Reductions Do Not Preserve Fast Convergence Rates in Average Time

Abstract

Cai and Selman [CS] proposed the following definition for measuring average computation time: A time function t is T on average over a distribution μ if, for all $ n \geq 1 $ , $ \sum_{|x|\geq n}T^{-1}(t(x))|x|^{-1}\mu (x) \leq W_n $ , where $ W_n = \mu (\{ x : |x| \geq n\} ) $ . This definition results in a modification of Levin's notion of average time [L]. The effect of the modification is to control the rate of convergence of the expressions that define average computation time. With this modification, they proved a hierarchy theorem for average-time complexity that is as tight as the Hartmanis—Stearns [HS] hierarchy theorem for worst-case deterministic time. They also proved that under a fairly reasonable condition on distributions, called condition W, a distributional problem is solvable in average polynomial time under the modification exactly when it is solvable in average polynomial time under Levin's definition.

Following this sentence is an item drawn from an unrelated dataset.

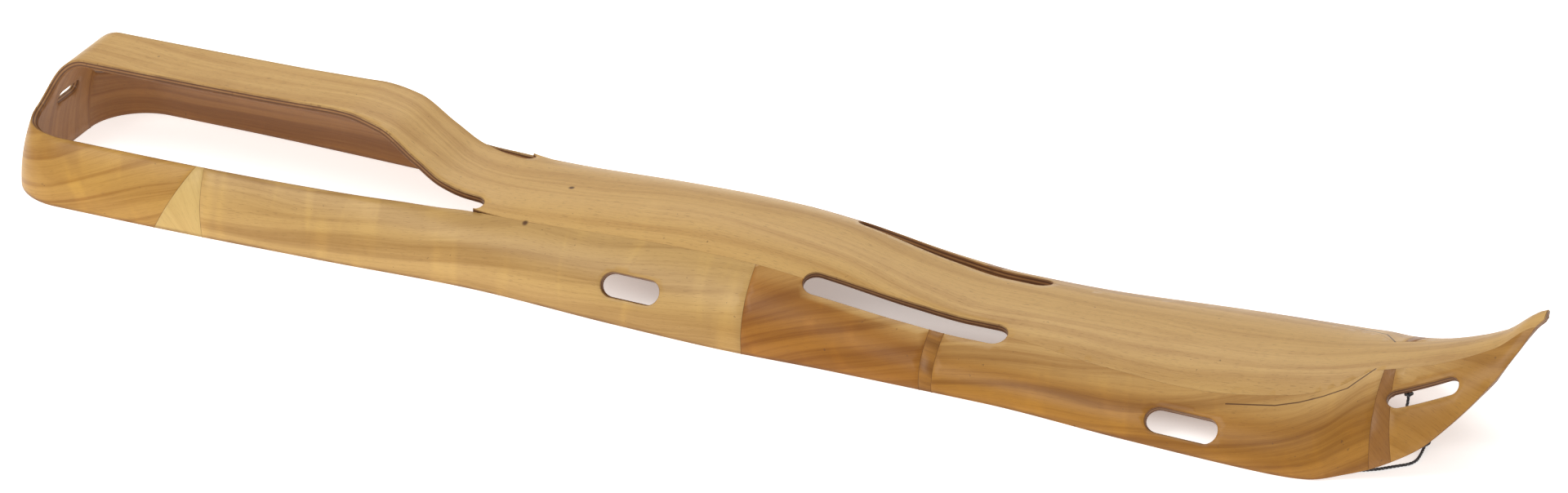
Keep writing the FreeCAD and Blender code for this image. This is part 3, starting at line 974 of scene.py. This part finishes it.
# ---- sub-assemblies ----------------------------------------------------------------------------
@dataclass
class Dresser:
    """Gives finished pieces their finish and body, and hides the CAD nodes they replace."""

    figure: bpy.types.NodeTree
    wear: bpy.types.NodeTree
    made: Dict[str, bpy.types.Material] = field(default_factory=dict)

    def dress(self, obj: bpy.types.Object, finish: VeneerFinish, slot: str,
              *nodes: str) -> None:
        """Finishes one veneer and reports it."""
        if finish.name not in self.made:
            self.made[finish.name] = finish.material(self.figure, self.wear)
        obj.data.materials.append(self.made[finish.name])
        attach(obj, "root")
        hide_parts(*nodes)
        LOG.info("%s: %d faces", obj.name, len(obj.data.polygons))


PLY_FINISH = {Ply.CROSS_A: (CROSS, "cross_veneer"), Ply.CORE: (CORE, "core_veneer"),
              Ply.CROSS_B: (CROSS, "cross_veneer"), Ply.LINING: (LINING, "lining_veneer")}
SOFT_EDGE = {Ply.FACE: (0.42, 0.0), Ply.CROSS_A: (0.0, 0.0), Ply.CORE: (0.0, 0.0),
             Ply.CROSS_B: (0.0, 0.0), Ply.LINING: (0.0, 0.42)}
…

Various notions of reductions, as defined by Levin [L] and others, play a central role in the study of average-case complexity. However, the class of distributional problems that are solvable in average polynomial time under the modification is not closed under the standard reductions. In particular, we prove that there is a distributional problem that is not solvable in average polynomial time under the modification but is reducible, by the identity function, to a distributional problem that is, and whose distribution even satisfies condition W.